Black Churches Take a Leadership Role

One of the constant concerns freedpeople expressed as they sought education was the desire to read the Bible and other religious material. Forced under slavery to listen to white preachers who claimed that God had placed Africans and their descendants in bondage, blacks sought to interpret the Bible for themselves. Like many other churches, the African Methodist Episcopal Church, based in Philadelphia, sent missionaries and educators into the South. These church leaders were eager to open seminaries, such as Shaw University in Raleigh, North Carolina, to train southern black men for the ministry.

From the moment of emancipation, freedpeople gathered at churches to celebrate community events. Black Methodist and Baptist congregations spread rapidly across the South following the Civil War. In these churches, African Americans were no longer forced to sit in the back benches listening to white preachers claim that the Bible legitimated slavery. They were no longer punished by white church leaders for moral infractions defined by white masters. Now blacks filled the pews, hired black preachers, selected their own boards of deacons and elders, and invested community resources in purchasing land, building houses of worship, and furnish-ing them. Churches were the largest structures available to freedpeople in many communities and thus were used for a variety of purposes by a host of community organizations. They often served as schools, with hymnals and Bibles used to teach reading. Churches also hosted picnics, dances, wed-dings, funerals, festivals, and other events that brought blacks together to celebrate their new sense of freedom, family, and community. Church leaders, especially ministers, often served as arbiters of community standards of morality.

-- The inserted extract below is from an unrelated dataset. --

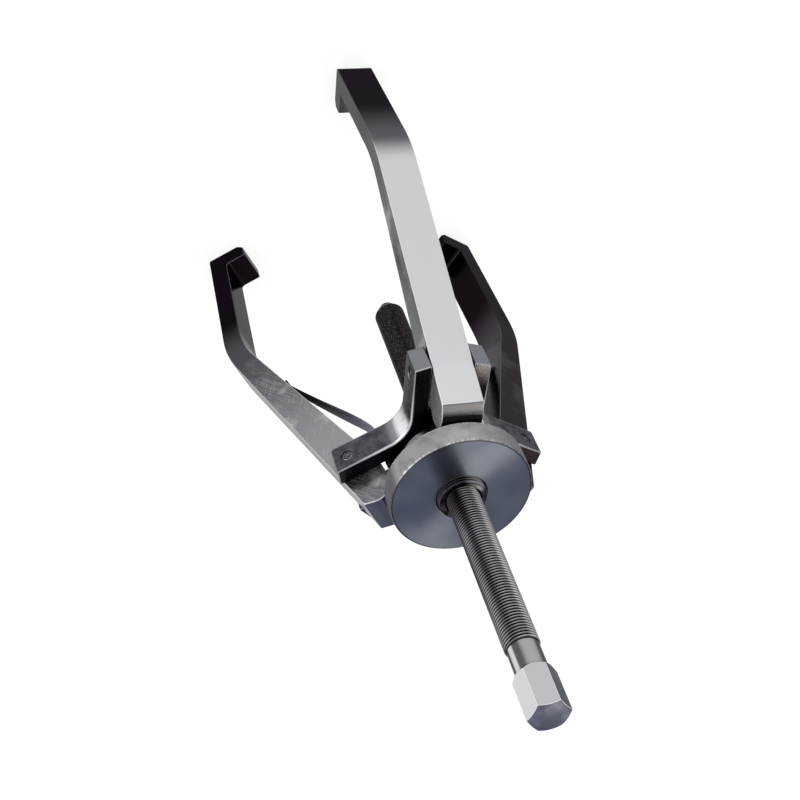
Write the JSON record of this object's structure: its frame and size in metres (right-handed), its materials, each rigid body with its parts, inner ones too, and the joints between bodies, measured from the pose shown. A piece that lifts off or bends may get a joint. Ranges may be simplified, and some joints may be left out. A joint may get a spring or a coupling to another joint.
{
  "type": "self-centring bearing puller",
  "caption": "Self-centring bearing puller: hooked arms pinned in a forked spider, spread by a knurled nut and cone against leaf springs, pushed off by a forcing screw.",
  "frame": {"origin": "middle of the flat at the tip of the spindle's nose", "axes": "+Z along the spindle from the nose to the hexagon, -Y towards arm a, +X to the right of it"},
  "size_m": [0.2118, 0.1836, 0.4966],
  "materials": {
    "arm_steel": "ground and brushed, satin, darker where it was hot-bent",
    "spider_forging": "dark forging, rubbed bright on its curved sides",
    "sleeve_steel": "turned, oiled thread",
    "nut_steel": "turned and blued face, bright knurled rim",
    "cone_steel": "hardened and ground",
    "spindle_steel": "rolled thread with dark roots, ground shank and hexagon",
    "nose_steel": "blackened, oiled",
    "spring_steel": "blued spring strip",
    "fastener_steel": "dark oiled steel"
  },
  "bodies": {
    "frame": {"spider": "spider_forging", "threaded_sleeve": "sleeve_steel", "sleeve_lock_screw": "fastener_steel", "pivot_pin_a": "fastener_steel", "pivot_pin_b": "fastener_steel", "pivot_pin_c": "fastener_steel", "arm_spring_a": "spring_steel", "arm_spring_b": "spring_steel", "arm_spring_c": "spring_steel", "spring_screw_a": "fastener_steel", "spring_screw_b": "fastener_steel", "spring_screw_c": "fastener_steel"},
    "cone": {"thrust_cone": "cone_steel"},
    "nut": {"knurled_nut": "nut_steel", "cone_washer": "cone_steel", "cone_snap_ring": "spring_steel"},
    "arm_a": {"arm_a": "arm_steel"},
    "arm_b": {"arm_b": "arm_steel"},
    "arm_c": {"arm_c": "arm_steel"},
    "nose": {"spindle_nose": "nose_steel", "nose_ball": "cone_steel", "nose_pin": "fastener_steel"},
    "spindle": {"spindle": "spindle_steel"}
  },
  "joints": [
    {"name": "nut_travel", "type": "slide", "parent": "frame", "child": "cone", "axis": [0, 0, 1], "range_m": [0, 0.009]},
    {"name": "nut_spin", "type": "hinge", "parent": "cone", "child": "nut", "pos_m": [0, 0, 0.185], "axis": [0, 0, 1], "range_deg": [0, 1620]},
    {"name": "arm_swing_a", "type": "hinge", "parent": "frame", "child": "arm_a", "pos_m": [0, -0.0528, 0.1398], "axis": [-1, 0, 0], "range_deg": [0, 9]},
    {"name": "arm_swing_b", "type": "hinge", "parent": "frame", "child": "arm_b", "pos_m": [0.04573, 0.0264, 0.1398], "axis": [0.5, -0.866, 0], "range_deg": [0, 9]},
    {"name": "arm_swing_c", "type": "hinge", "parent": "frame", "child": "arm_c", "pos_m": [-0.04573, 0.0264, 0.1398], "axis": [0.5, 0.866, 0], "range_deg": [0, 9]},
    {"name": "spindle_travel", "type": "slide", "parent": "frame", "child": "nose", "axis": [0, 0, -1], "range_m": [-0.028, 0.11]},
    {"name": "spindle_spin", "type": "hinge", "parent": "nose", "child": "spindle", "pos_m": [0, 0, 0.2], "axis": [0, 0, -1], "range_deg": [-5040, 19800]}
  ],
  "couplings": [
    {"joint": "nut_travel", "follows": "nut_spin", "m_per_rad": 0.00031831},
    {"joint": "arm_swing_a", "follows": "nut_spin", "ratio": 0.0055263},
    {"joint": "arm_swing_b", "follows": "nut_spin", "ratio": 0.0055263},
    {"joint": "arm_swing_c", "follows": "nut_spin", "ratio": 0.0055263},
    {"joint": "spindle_spin", "follows": "spindle_travel", "rad_per_m": 3141.6}
  ]
}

One of the most important functions of black churches in the years immediately following the Civil War was as sites for political organizing. Some black ministers worried that political concerns would overwhelm spiritual devotions. Others agreed with the Reverend Charles H. Pearce of Florida, who declared, “A man in this State cannot do his whole duty as a minister except he looks out for the political interests of his people.” Whatever the views of ministers, black churches were among the few places where African Americans could express their political views free from white interference.

Review & Relate

What were freedpeople’s highest priorities in the years immediately following the Civil War? Why?

How did freedpeople define freedom? What steps did they take to make freedom real for themselves and their children?